Dafür dürften zwei Gründe ausschlaggebend sein. Erstens sind aufgrund der sinkenden Nachfrage die Preise für die Überfahrt verfallen. Verlangten Schlepper im Vorjahr noch durchschnittlich 1500 Dollar pro Person, sind es derzeit lediglich 500 Dollar.

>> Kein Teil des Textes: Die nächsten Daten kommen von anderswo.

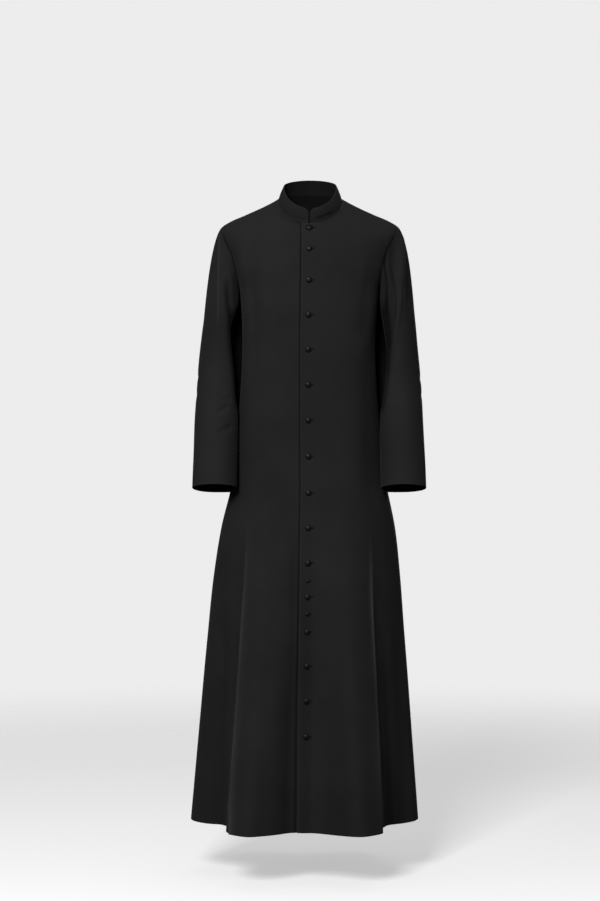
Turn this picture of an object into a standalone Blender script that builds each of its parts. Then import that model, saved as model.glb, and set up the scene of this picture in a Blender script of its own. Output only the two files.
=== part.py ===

"Dieses Abkommen existiert nur auf dem Papier“

Eine noch größere Rolle spielt aber wohl die Tatsache, dass Griechenland das Flüchtlingsabkommen, das die Rückschiebung von Asylwerbern in die Türkei vorsieht, nicht umsetzt - vor allem, weil der Nachbarstaat nicht als "sicheres Drittland“ betrachtet wird. "Dieses Abkommen existiert nur auf dem Papier“, zitierte die "New York Times“ vergangene Woche einen Syrer, der in der Nähe von Bodrum auf seine Schlepper wartete: "Niemand wird in die Türkei zurückgebracht, wie es hieß. Deswegen ist es nun an der Zeit, aufzubrechen.“

Inzwischen haben sich in Griechenland bereits mehr als 60.000 Flüchtlinge und Migranten angesammelt, die unter teils menschenunwürdigen Bedingungen auf eine Entscheidung über ihren Status warten. Vor allem auf den Inseln der östlichen Ägäis sind die Auffanglager überfüllt. Gerhard Knaus, der "Erfinder“ des Flüchtlingsabkommens, befürchtet mittlerweile ein Scheitern des Projekts. Sollte es dazu kommen, sei nicht nur die Türkei verantwortlich, sondern auch die EU. Sie habe die Regierung in Ankara nicht ausreichend unter Druck gesetzt, ein "schnelles, faires und ernstzunehmendes Asylsystem“ einzurichten, kritisiert Knaus gegenüber der finnischen Zeitung "Helsingin Sanomat“. Es sei "beschämend“, dass die EU von der Türkei erwarte, die Flüchtlinge gut zu behandeln, dasselbe aber in Griechenland nicht durchzusetzen vermöge.